In fact, whenever a human being genuinely turns to the inner world and tries to know himself—not by ruminating about his subjective thoughts and feelings, but by following the expressions of his own objective nature such as dreams and genuine fantasies—then sooner or later the Self emerges. The ego will then find an inner power that contains all the possibilities of renewal.
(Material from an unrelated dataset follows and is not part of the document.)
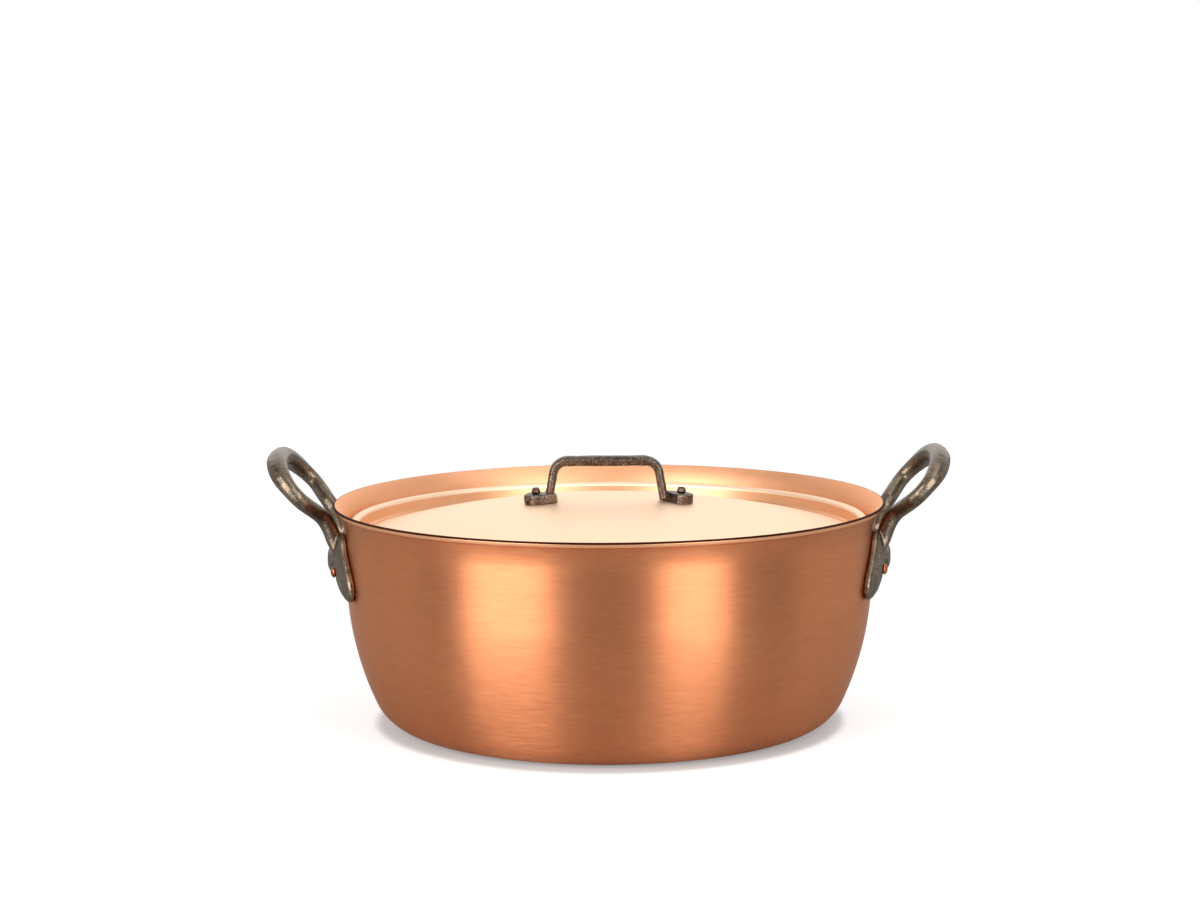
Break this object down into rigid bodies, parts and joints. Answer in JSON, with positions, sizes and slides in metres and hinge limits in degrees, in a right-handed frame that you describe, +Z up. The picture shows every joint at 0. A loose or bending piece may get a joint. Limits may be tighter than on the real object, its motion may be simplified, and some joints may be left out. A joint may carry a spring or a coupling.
{
  "type": "lidded jam pan",
  "caption": "Wide flared preserving pan in bare brushed copper with cast-iron loop side handles riveted to leaf plates, and a sunk domed copper lid with a riveted bow handle.",
  "frame": {"origin": "centre of the flat base, on the surface that the pan stands on", "axes": "+Z up along the pan's axis; +X towards the right-hand side handle, across both side handles; -Y faces the camera of the picture"},
  "size_m": [0.4434, 0.36, 0.1803],
  "materials": {
    "pan_copper": "bare copper sheet, brushed around the wall",
    "lid_copper": "bare copper sheet, finely brushed",
    "cast_iron": "raw sand-cast iron, dark brown-grey with bright high spots",
    "rivet_copper": "bare copper, hammered",
    "rivet_iron": "dark iron, hammered"
  },
  "bodies": {
    "pan": {"pan_shell": "pan_copper", "left_side_handle": "cast_iron", "right_side_handle": "cast_iron", "left_rivet_front": "rivet_copper", "left_rivet_rear": "rivet_copper", "right_rivet_front": "rivet_copper", "right_rivet_rear": "rivet_copper"},
    "lid": {"lid_disc": "lid_copper", "lid_handle": "cast_iron", "lid_rivet_left": "rivet_iron", "lid_rivet_right": "rivet_iron"}
  },
  "joints": [
    {"name": "lid_lift", "type": "slide", "parent": "pan", "child": "lid", "axis": [0, 0, 1], "range_m": [0, 0.2]}
  ]
}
But there is a great difficulty that I have mentioned only indirectly up till now. This is that every personification of the unconscious—the shadow, the anima, the animus, and the Self—has both a light and a dark aspect. We saw before that the shadow may be base or evil, an instinctive drive that one ought to overcome. It may, however, be an impulse toward growth that one should cultivate and follow. In the same way anima and animus have dual aspects: They can bring life-giving development and creativeness to the personality, or they can cause petrification and physical death. And even the Self, the all-embracing symbol of the unconscious, has an ambivalent effect, as for instance in the Eskimo tale, when the "little woman" offered to save the heroine from the Moon Spirit but actually turned her into a spider.
The dark side of the Self is the most dangerous thing of all, precisely because the Self is the greatest power in the psyche. It can cause people to "spin" megalomanic or other delusory fantasies that catch them up and "possess" them. A person in this state thinks with mounting excitement that he has grasped and solved the great cosmic riddles; he therefore loses all touch with human reality. A reliable symptom of his condition is the loss of one's sense of humor and of human contact.